At issue is how or even whether the Haitian government and the international donors who met on March 31 in New York and who authorized a Reconstruction Task Force (mostly composed of foreign institutions) understand that Haiti’s earthquake survivors, and all people, have rights to water, food, decent shelter, and education. Indeed, this is the challenge that the privatized, NGO-dominated aid delivery system—undertaken with the near total exclusion of the Haitian state, which has received only about 1% of aid money—poses to hegemonic understandings of human rights. That is, whereas liberal political theory limits the definition of human rights to civil or political rights, usually cast in negative terms about what the state cannot do (i.e., rights against torture, the guarantee of habeas corpus, the right to vote, etc.), social movements and many countries of the Global South demand collective, social rights, cast in positive terms: the rights to education, health care, clean water, access to food, and decent shelter.

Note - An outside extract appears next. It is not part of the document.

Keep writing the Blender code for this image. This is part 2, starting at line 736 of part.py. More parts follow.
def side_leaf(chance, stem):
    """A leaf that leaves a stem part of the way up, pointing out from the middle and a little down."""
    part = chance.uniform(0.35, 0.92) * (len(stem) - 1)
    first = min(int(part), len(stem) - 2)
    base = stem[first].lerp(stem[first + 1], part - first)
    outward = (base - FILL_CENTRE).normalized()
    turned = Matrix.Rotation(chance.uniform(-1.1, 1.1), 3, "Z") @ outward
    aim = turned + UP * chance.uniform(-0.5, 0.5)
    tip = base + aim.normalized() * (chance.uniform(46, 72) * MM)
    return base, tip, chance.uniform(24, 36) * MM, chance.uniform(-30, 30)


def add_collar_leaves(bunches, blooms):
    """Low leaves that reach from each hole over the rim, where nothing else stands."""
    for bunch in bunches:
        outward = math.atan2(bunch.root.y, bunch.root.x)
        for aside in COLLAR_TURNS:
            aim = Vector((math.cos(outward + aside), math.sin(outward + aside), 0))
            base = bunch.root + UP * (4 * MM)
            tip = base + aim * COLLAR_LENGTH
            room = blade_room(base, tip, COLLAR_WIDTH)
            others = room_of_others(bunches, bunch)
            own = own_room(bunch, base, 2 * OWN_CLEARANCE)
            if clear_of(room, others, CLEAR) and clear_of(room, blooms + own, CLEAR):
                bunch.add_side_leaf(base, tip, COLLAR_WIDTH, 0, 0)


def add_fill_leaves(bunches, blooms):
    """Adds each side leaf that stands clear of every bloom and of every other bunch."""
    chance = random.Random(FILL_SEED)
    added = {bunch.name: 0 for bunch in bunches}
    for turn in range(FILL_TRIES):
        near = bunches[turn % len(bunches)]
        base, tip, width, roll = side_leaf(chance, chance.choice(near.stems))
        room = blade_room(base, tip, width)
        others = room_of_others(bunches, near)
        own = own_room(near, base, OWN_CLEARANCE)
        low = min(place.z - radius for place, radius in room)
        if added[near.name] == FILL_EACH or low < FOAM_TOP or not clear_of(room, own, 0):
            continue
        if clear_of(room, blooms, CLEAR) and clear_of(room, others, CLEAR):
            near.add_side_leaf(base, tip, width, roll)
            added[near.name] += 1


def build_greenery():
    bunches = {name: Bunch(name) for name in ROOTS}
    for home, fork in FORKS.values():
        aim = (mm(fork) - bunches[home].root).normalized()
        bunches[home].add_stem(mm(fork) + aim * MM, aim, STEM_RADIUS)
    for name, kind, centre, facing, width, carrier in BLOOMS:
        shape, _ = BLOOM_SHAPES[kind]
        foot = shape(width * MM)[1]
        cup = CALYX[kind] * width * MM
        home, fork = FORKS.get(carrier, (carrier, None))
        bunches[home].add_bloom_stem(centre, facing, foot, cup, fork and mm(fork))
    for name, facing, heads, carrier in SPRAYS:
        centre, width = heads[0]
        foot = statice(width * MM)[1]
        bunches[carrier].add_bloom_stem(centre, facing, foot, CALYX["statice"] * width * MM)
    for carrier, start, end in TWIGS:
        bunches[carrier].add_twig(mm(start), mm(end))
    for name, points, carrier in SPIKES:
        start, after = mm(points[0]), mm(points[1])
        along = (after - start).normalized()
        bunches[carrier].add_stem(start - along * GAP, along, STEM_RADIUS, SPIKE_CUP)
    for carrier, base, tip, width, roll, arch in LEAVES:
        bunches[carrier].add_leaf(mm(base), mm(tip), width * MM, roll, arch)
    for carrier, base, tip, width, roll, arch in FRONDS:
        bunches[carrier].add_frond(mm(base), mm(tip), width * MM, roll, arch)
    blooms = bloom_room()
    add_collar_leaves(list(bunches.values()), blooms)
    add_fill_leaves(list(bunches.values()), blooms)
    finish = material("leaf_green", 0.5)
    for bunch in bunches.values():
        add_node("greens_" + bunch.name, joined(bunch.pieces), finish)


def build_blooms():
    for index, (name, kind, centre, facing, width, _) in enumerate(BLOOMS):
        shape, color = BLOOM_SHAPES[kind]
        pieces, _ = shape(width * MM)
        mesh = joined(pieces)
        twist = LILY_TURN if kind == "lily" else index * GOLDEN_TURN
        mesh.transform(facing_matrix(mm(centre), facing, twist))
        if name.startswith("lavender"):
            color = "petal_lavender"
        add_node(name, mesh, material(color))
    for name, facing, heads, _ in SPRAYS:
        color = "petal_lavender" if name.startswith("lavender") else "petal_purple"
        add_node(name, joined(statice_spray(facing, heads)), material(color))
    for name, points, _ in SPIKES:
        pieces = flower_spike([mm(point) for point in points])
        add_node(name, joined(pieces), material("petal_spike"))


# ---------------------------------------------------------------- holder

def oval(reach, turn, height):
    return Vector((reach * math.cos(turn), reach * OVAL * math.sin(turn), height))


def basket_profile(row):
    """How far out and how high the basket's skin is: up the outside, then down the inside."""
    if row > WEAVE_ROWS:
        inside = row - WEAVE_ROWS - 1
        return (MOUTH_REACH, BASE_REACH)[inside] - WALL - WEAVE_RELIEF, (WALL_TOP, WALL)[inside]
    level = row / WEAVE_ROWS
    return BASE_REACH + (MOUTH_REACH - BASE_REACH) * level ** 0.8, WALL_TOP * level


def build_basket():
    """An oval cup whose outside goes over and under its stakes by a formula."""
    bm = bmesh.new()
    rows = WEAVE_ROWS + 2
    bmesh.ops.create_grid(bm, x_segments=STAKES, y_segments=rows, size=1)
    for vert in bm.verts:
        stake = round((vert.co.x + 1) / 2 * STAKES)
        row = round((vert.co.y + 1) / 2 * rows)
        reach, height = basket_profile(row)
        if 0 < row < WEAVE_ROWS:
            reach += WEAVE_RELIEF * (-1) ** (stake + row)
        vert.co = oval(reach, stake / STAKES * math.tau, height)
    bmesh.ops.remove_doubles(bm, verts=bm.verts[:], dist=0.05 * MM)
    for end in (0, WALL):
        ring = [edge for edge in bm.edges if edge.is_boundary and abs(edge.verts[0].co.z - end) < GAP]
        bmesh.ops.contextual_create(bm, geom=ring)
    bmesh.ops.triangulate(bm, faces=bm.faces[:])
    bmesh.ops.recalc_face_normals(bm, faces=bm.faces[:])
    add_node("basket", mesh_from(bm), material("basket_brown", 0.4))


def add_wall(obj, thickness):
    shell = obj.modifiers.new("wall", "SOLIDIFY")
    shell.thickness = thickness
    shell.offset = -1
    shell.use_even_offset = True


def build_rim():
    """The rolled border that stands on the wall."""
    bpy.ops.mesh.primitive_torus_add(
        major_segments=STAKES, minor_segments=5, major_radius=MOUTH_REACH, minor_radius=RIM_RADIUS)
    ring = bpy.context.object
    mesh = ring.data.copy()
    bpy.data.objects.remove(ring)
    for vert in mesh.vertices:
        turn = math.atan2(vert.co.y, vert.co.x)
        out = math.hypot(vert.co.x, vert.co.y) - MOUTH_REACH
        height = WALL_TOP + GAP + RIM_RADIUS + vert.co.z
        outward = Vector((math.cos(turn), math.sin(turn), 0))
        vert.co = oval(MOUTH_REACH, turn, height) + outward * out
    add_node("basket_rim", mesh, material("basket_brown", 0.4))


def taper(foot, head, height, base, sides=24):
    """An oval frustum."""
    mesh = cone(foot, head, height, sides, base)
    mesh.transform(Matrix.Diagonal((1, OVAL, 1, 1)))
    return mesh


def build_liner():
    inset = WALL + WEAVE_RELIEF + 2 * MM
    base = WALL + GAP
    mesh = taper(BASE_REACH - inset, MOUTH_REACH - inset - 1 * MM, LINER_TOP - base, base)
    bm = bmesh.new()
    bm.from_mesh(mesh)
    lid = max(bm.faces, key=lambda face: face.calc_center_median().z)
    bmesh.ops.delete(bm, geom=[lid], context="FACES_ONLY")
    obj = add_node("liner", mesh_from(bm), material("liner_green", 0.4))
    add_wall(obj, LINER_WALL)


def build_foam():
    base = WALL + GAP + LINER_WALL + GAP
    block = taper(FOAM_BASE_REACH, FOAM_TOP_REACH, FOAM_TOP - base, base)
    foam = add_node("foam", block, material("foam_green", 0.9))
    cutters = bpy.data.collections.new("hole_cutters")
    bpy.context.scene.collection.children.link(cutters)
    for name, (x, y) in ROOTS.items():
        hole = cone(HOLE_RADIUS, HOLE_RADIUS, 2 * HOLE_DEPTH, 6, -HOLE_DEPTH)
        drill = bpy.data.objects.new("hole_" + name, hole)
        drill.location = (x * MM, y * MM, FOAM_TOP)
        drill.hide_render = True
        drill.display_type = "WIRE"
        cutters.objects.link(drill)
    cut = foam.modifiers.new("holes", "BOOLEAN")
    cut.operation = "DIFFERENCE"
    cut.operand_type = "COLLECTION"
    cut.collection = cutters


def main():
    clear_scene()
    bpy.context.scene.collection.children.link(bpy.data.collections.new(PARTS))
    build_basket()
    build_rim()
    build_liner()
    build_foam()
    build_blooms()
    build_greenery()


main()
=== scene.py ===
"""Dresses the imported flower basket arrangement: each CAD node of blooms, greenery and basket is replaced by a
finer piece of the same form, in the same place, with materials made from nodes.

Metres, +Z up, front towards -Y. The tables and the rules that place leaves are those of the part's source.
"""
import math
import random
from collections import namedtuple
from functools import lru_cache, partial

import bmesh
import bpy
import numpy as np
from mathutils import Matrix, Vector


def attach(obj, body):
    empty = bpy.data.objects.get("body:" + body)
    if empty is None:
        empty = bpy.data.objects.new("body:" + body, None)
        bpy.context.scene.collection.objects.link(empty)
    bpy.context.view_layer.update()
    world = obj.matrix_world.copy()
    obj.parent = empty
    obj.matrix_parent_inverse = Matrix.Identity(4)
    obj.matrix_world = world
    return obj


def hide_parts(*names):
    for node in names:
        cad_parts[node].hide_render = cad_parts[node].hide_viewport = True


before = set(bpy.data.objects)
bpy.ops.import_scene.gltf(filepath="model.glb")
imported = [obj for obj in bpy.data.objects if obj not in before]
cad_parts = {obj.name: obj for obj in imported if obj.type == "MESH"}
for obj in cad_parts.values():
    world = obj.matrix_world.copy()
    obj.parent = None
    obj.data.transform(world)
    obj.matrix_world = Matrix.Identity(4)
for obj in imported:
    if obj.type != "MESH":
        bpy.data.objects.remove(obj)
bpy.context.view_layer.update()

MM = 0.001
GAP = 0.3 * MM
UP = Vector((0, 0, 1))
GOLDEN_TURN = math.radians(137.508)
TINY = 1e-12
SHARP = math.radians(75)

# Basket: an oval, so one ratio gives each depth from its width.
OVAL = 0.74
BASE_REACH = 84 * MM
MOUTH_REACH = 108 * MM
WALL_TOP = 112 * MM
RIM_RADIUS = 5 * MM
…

It is clear that the conditions of many of the settlements of displaced Haitians violate basic human dignity. And there is, in fact, already a legal framework in place for guaranteeing the social rights of internally displaced people. In 1998, the UN Office for Coordination for Humanitarian Affairs presented its Guiding Principles for Internally Displacement, which member states later ratified in 2005. The principles include rights to “satisfactory conditions of safety, nutrition, health and hygiene”; protection from “rape . . . gender-specific violence, forced prostitution and any form of indecent assault”; and the right to an adequate standard of living, including essential food and potable water, basic shelter and housing, appropriate clothing, and essential medical services and sanitation.

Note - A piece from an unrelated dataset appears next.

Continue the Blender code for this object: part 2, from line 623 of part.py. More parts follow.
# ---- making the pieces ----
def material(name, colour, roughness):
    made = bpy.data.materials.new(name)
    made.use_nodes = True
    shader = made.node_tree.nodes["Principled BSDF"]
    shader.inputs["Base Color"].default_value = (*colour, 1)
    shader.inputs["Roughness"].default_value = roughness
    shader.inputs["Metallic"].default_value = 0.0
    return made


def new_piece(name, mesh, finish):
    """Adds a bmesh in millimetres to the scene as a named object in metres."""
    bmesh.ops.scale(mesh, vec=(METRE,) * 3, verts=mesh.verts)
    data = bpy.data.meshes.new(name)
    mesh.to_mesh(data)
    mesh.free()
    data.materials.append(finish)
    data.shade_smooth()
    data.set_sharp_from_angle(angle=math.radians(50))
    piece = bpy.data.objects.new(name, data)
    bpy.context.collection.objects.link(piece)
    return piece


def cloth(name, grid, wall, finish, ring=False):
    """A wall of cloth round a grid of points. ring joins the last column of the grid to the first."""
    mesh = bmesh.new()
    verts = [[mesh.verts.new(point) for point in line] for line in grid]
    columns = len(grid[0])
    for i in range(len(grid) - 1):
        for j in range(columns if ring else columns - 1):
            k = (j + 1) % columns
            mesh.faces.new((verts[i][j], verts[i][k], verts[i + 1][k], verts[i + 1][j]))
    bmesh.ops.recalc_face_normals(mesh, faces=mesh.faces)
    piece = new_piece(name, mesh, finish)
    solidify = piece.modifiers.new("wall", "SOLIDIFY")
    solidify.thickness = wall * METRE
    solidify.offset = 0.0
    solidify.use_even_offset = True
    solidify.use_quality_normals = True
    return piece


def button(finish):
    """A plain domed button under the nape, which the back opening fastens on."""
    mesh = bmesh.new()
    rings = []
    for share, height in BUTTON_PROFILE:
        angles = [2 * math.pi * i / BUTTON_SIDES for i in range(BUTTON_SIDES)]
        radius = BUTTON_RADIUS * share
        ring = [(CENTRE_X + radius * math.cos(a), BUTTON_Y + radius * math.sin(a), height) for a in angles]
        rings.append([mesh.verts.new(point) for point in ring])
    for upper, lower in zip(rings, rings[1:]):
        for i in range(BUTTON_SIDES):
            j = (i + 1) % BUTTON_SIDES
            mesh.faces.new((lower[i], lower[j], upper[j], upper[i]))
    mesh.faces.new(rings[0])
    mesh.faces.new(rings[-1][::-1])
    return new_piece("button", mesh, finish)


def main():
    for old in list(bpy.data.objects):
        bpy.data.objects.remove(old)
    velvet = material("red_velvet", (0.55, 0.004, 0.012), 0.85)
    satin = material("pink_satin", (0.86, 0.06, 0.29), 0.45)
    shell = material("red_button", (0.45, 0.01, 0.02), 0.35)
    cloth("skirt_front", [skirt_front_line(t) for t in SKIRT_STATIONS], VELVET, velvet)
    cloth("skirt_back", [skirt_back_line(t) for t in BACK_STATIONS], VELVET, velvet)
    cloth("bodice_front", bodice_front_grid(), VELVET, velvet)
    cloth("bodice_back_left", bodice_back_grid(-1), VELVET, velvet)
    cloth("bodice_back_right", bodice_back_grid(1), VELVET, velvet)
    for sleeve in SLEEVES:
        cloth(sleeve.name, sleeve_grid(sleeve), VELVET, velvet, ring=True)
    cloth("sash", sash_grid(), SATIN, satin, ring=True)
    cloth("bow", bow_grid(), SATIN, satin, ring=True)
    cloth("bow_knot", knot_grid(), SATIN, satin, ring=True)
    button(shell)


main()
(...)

How and when these rights will be assured should be a matter of discussion not just in New York. True grassroots associations have the innovation, the organization, the information, the local respect, and the energy to find solutions. This is the only real, viable alternative to the top-down model of distributing ration cards and creating Astroturf groups to manage limited goods while excluding most residents. Specifically: The system of distribution needs to be overhauled and made more inclusive, the system of cards replaced by consulting with local residents and true grassroots organization; the food distributed should include Haitian-grown produce as much as is possible; decent shelter needs to be built and provided for everyone before they are moved from camps; schooling needs to be provided for everyone, including children living in camps; women need to participate in all aspects of the planning, and women’s gender-specific issues need to be addressed.

Then there is the question of redressing the camp dwellers’ many grievances. Since states are traditionally the parties responsible for guaranteeing rights, and there is little precedent in human rights law for demanding accountability from private NGOs, a major challenge remains determining whom the accountable parties are. Who, indeed, can people petition for improved conditions? Celebrities like Sean Penn? NGOs like World Vision International? Donors and international agencies like the International Migration Organization or the U.S. military? What accountability or responsibility do these agencies have for Haitian citizens?

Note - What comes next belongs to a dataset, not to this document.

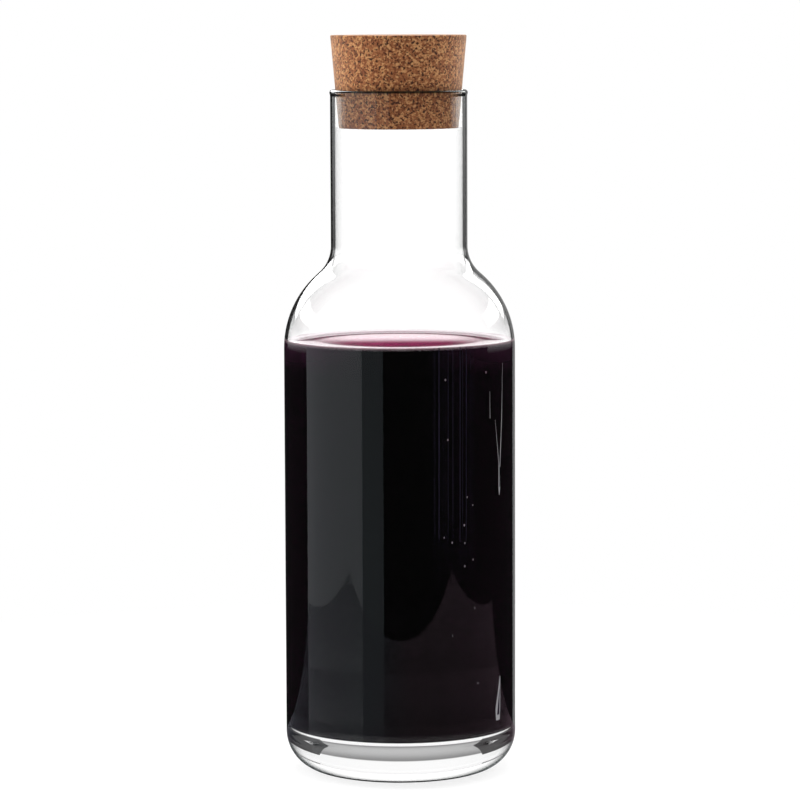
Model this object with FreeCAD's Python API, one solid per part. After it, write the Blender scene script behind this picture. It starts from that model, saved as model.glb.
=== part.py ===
"""A one-litre glass carafe of dark red wine, shut with a tapered cork stopper.

Millimetres. The origin is on the axis, in the plane that the carafe stands on, and +Z is up.
Every piece is a solid of revolution: half of its section is drawn edge by edge in the XZ plane,
from the axis outwards, and turned once about Z.
"""
import FreeCAD, Part
import math
import os

V = FreeCAD.Vector

# Glass, outside
BODY_RADIUS = 44.0
HEEL_RADIUS = 15.0            # rounding from the foot up into the wall
SHOULDER_START = 162.2        # height at which the straight wall ends
SHOULDER_RADIUS = 37.3        # convex arc of the shoulder
SHOULDER_STRAIGHT = 1.8       # straight slope between the shoulder's arc and the throat's
THROAT_RADIUS = 13.5          # concave arc from the shoulder into the neck
NECK_RADIUS = 25.95
RIM_HEIGHT = 260.2
LIP_RADIUS = 1.1              # fire-polished bead along the rim
LIP_BLEND = 3.0               # hollow rounding between the bead and the neck

# Glass, walls and foot
BASE_THICKNESS = 16.8         # from the standing plane up to the flat floor inside
FLOOR_ROUNDING = 5.0          # inside corner between the floor and the wall
WALL_LOW = 2.2                # body wall just above the floor
WALL_HIGH = 1.2               # body wall at the start of the shoulder
WALL_NECK = 1.7
PUNT_RADIUS = 22.0            # shallow hollow under the foot, inside the standing ring
PUNT_DEPTH = 1.2
PUNT_EDGE = 8.0               # rounding from that hollow into the standing ring

# Wine
FILL_HEIGHT = 165.0           # level above the standing plane

# Cork stopper
CORK_HEIGHT = 35.0
CORK_ABOVE_RIM = 20.6
CORK_TAPER = 0.089            # radius lost for each millimetre of depth
CORK_EDGE = 0.4               # softened top and bottom edges
CORK_SEAT_GAP = 0.08          # between the cork and the bead that carries it

# The bead is centred on the neck's wall
LIP_CENTRE_RADIUS = NECK_RADIUS - WALL_NECK / 2
LIP_CENTRE_HEIGHT = RIM_HEIGHT - LIP_RADIUS


class Outline:
    """Part of a section, drawn like a pen that never lifts. Headings and turns are in degrees."""

    def __init__(self, radius, height, heading):
        self.radius = radius
        self.height = height
        self.heading = heading            # 0 points away from the axis, 90 up
        self.edges = []

    def point(self):
        return V(self.radius, 0, self.height)

    def line_to(self, radius, height):
        start = self.point()
        self.radius = radius
        self.height = height
        self.edges.append(Part.LineSegment(start, self.point()).toShape())

    def ahead(self, length):
        angle = math.radians(self.heading)
        self.line_to(self.radius + length * math.cos(angle), self.height + length * math.sin(angle))

    def turn(self, bend_radius, degrees):
        """Draw an arc tangent to the heading: a positive angle turns left, a negative one right."""
        side = math.copysign(1, degrees)
        start = self.point()
        centre = start + in_section(bend_radius, self.heading + 90 * side)
        middle = centre + in_section(bend_radius, self.heading - 90 * side + degrees / 2)
        end = centre + in_section(bend_radius, self.heading - 90 * side + degrees)
        self.edges.append(Part.Arc(start, middle, end).toShape())
        self.radius = end.x
        self.height = end.z
        self.heading += degrees


def in_section(length, heading):
    """A vector of this length along a heading in the section's plane."""
    angle = math.radians(heading)
    return V(length * math.cos(angle), 0, length * math.sin(angle))


def revolved(edges):
    """The solid whose half section these edges enclose."""
    wire = Part.Wire(Part.__sortEdges__(edges))
    return Part.Face(wire).revolve(V(0, 0, 0), V(0, 0, 1), 360)


def shoulder_turn(drop, convex, straight, concave):
    """Angle of an arc, a straight slope and the opposite arc that take a wall in by this drop."""
    reach = convex + concave
    return math.degrees(math.acos((reach - drop) / math.hypot(reach, straight))
                        - math.atan2(straight, reach))


def shoulder_into_neck(outline, body_radius, neck_radius, convex, concave):
    """Carry a body wall through the shoulder and the throat until it runs straight up."""
    angle = shoulder_turn(body_radius - neck_radius, convex, SHOULDER_STRAIGHT, concave)
    outline.turn(convex, 90 + angle - outline.heading)
    outline.ahead(SHOULDER_STRAIGHT)
    outline.turn(concave, -angle)


def lip_turn():
    """Angle by which the neck's surfaces part to pass smoothly into the wider bead."""
    return math.degrees(math.acos((WALL_NECK + 2 * LIP_BLEND) / (2 * LIP_RADIUS + 2 * LIP_BLEND)))


def lip_start_height():
    """Height at which the neck begins to swell into the bead."""
    return LIP_CENTRE_HEIGHT - (LIP_RADIUS + LIP_BLEND) * math.sin(math.radians(lip_turn()))


def outer_side():
    """Outside of the glass, from the middle of the foot up, over the rim and into the mouth."""
    outline = Outline(0, PUNT_DEPTH, 0)
    punt_turn = 2 * math.degrees(math.atan2(PUNT_DEPTH, PUNT_RADIUS))
    both_arcs = PUNT_RADIUS / math.sin(math.radians(punt_turn))
    outline.turn(both_arcs - PUNT_EDGE, -punt_turn)
    outline.turn(PUNT_EDGE, punt_turn)
    outline.line_to(BODY_RADIUS - HEEL_RADIUS, 0)
    outline.turn(HEEL_RADIUS, 90)
    outline.line_to(BODY_RADIUS, SHOULDER_START)
    shoulder_into_neck(outline, BODY_RADIUS, NECK_RADIUS, SHOULDER_RADIUS, THROAT_RADIUS)
    outline.line_to(NECK_RADIUS, lip_start_height())
    outline.turn(LIP_BLEND, -lip_turn())
    outline.turn(LIP_RADIUS, 180 + 2 * lip_turn())
    outline.turn(LIP_BLEND, -lip_turn())
    return outline


def inner_side():
    """Inside of the glass, from the middle of the floor up to where the lip begins.

    The wall leans so that it thins evenly from the floor to the shoulder, whose inner arc has the
    same centre as the outer one.
    """
    corner = V(BODY_RADIUS - WALL_LOW - FLOOR_ROUNDING, 0, BASE_THICKNESS + FLOOR_ROUNDING)
    shoulder = V(BODY_RADIUS - SHOULDER_RADIUS, 0, SHOULDER_START)
    shoulder_radius = SHOULDER_RADIUS - WALL_HIGH
    apart = shoulder - corner
    normal = math.degrees(math.atan2(apart.z, apart.x)
                          - math.acos((FLOOR_ROUNDING - shoulder_radius) / apart.Length))
    outline = Outline(0, BASE_THICKNESS, 0)
    outline.line_to(corner.x, BASE_THICKNESS)
    outline.turn(FLOOR_ROUNDING, 90 + normal)
    wall_end = shoulder + in_section(shoulder_radius, normal)
    outline.line_to(wall_end.x, wall_end.z)
    shoulder_into_neck(outline, BODY_RADIUS - WALL_HIGH, NECK_RADIUS - WALL_NECK,
                       shoulder_radius, THROAT_RADIUS + WALL_NECK)
    outline.line_to(NECK_RADIUS - WALL_NECK, lip_start_height())
    return outline


def glass_carafe():
    axis_edge = Part.LineSegment(V(0, 0, PUNT_DEPTH), V(0, 0, BASE_THICKNESS)).toShape()
    return revolved(outer_side().edges + inner_side().edges + [axis_edge])


def wine():
    """What fills the glass, face to face with its inside, up to a level surface."""
    cavity = inner_side()
    cavity.line_to(0, cavity.height)
    cavity.line_to(0, BASE_THICKNESS)
    depth = FILL_HEIGHT - BASE_THICKNESS
    below_the_level = Part.makeCylinder(2 * BODY_RADIUS, depth, V(0, 0, BASE_THICKNESS))
    return revolved(cavity.edges).common(below_the_level).Solids[0]


def cork_stopper():
    """A cone that stops where it meets the bead, one seat gap away."""
    clear_of_bead = (LIP_RADIUS + CORK_SEAT_GAP) / math.cos(math.atan(CORK_TAPER))
    radius_at_bead = LIP_CENTRE_RADIUS - clear_of_bead
    top = RIM_HEIGHT + CORK_ABOVE_RIM
    bottom = top - CORK_HEIGHT
    bottom_radius = radius_at_bead + CORK_TAPER * (bottom - LIP_CENTRE_HEIGHT)
    top_radius = radius_at_bead + CORK_TAPER * (top - LIP_CENTRE_HEIGHT)
    cone = Part.makeCone(bottom_radius, top_radius, CORK_HEIGHT, V(0, 0, bottom))
    rims = [edge for edge in cone.Edges if isinstance(edge.Curve, Part.Circle)]
    return cone.makeFillet(CORK_EDGE, rims)


os.makedirs("parts", exist_ok=True)
for piece in (glass_carafe, wine, cork_stopper):
    piece().exportStep(f"parts/{piece.__name__}.step")
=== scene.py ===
"""Looks of a glass carafe of dark red wine, shut with a tapered cork stopper.

Metres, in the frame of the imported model: the carafe stands on z = 0, its axis is Z and its front
is towards -Y. The glass and the wine are turned from outlines that follow the same sizes as the
solids they stand for. The cork is turned too, and Geometry Nodes carve its granules and pits.
"""
import math
import random

import bpy
import numpy as np
from mathutils import Matrix, Vector


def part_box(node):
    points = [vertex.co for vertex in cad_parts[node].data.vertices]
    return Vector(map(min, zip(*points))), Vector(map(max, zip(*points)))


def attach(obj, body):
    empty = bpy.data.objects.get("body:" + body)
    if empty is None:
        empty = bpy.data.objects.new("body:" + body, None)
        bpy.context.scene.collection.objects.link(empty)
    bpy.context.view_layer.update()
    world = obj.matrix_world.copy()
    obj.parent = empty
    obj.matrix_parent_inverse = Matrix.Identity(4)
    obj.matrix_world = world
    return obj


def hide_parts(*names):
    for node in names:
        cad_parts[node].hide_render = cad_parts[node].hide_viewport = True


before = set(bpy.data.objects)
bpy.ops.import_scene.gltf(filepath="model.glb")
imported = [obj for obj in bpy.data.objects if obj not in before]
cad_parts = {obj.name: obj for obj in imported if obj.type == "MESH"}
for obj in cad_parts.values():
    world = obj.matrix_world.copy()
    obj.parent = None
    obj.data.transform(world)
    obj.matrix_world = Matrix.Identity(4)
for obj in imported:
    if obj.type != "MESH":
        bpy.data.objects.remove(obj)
bpy.context.scene.view_settings.view_transform = "Standard"
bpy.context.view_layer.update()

MM = 0.001

# Glass, outside
BODY_RADIUS = 44.0 * MM
HEEL_RADIUS = 15.0 * MM       # rounding from the foot into the body
SHOULDER_START = 162.2 * MM
SHOULDER_RADIUS = 37.3 * MM
SHOULDER_STRAIGHT = 1.8 * MM  # straight slope between the shoulder and the throat
THROAT_RADIUS = 13.5 * MM     # hollow curve that leads into the neck
NECK_RADIUS = 25.95 * MM
LIP_RADIUS = 1.1 * MM
LIP_BLEND = 3.0 * MM          # curves that lead from the neck's two faces into the lip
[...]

A grassroots movement of more than 30 local associations from all over Port-au-Prince has come together to demand permanent, quality shelter from the government. This group has held popular education sessions and large public meetings inside the camps, building a mass base for community mobilization and making demands. Meanwhile, the Haiti Response Coalition ( has brought together about 60 groups in Haiti and overseas offering relief, and set up an on-the-ground network of community organizers. These more horizontal, collective alternatives for grassroots aid delivery will be crucial in the coming months as Haitians continue to fight for their rights.

Mark Schuller is Assistant Professor of African American studies and anthropology at York College, CUNY. He is the co-editor of Capitalizing on Catastrophe: Neoliberal Strategies in Disaster Reconstruction (Alta Mira, 2008) and co-director/co-producer of Poto Mitan: Haitian Women, Pillars of the Global Economy (Documentary Educational Resources, 2009).